[Work to do] Transcribe the tail of the listing: start at the line containing "for group in" and stop after the last line, keeping every character as is and adding nothing.

[Data lines]
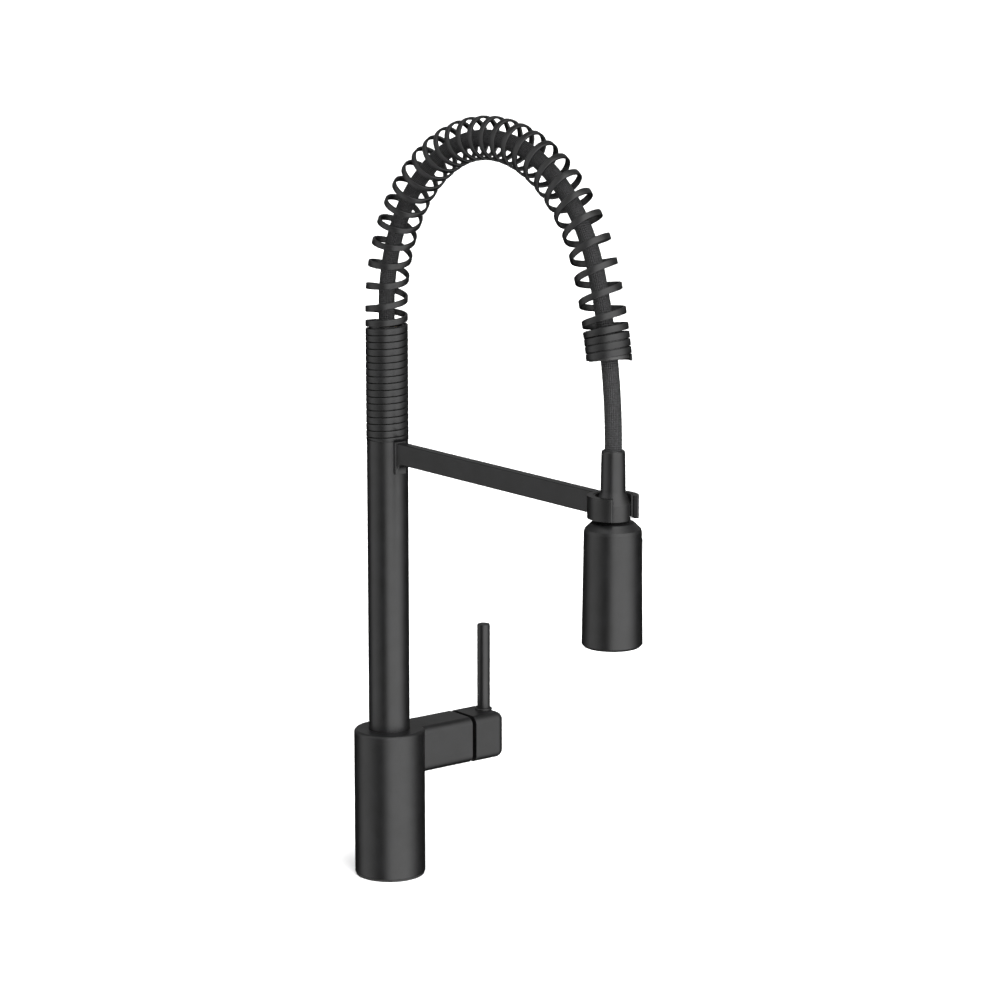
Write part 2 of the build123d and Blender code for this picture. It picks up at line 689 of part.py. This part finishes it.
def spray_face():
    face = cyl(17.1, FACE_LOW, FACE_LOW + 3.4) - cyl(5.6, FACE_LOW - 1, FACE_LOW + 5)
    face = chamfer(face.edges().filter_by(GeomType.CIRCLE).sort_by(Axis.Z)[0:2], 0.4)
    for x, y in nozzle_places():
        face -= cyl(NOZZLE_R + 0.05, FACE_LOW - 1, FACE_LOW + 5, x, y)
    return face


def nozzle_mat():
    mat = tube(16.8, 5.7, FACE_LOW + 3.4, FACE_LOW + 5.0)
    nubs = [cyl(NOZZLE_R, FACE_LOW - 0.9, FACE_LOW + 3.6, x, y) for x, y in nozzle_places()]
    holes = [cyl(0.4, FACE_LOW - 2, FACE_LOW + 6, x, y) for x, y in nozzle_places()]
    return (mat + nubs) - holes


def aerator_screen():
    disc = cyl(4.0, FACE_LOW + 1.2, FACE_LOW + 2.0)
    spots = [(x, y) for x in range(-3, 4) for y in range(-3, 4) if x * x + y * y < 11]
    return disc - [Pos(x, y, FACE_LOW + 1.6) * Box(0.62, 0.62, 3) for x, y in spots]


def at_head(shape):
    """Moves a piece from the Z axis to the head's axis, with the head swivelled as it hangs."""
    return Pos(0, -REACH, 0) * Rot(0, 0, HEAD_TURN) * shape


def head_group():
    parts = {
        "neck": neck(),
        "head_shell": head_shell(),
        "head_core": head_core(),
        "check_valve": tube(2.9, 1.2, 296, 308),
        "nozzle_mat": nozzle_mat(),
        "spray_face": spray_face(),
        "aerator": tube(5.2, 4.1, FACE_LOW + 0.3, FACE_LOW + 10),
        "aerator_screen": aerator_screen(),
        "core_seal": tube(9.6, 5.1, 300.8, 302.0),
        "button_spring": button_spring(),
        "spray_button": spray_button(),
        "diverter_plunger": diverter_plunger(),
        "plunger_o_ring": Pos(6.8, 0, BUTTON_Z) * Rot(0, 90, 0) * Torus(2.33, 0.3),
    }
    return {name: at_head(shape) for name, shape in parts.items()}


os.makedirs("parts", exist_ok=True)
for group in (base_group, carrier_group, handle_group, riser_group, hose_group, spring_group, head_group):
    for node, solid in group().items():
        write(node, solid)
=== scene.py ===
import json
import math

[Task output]
for group in (base_group, carrier_group, handle_group, riser_group, hose_group, spring_group, head_group):
    for node, solid in group().items():
        write(node, solid)
=== scene.py ===
import json
import math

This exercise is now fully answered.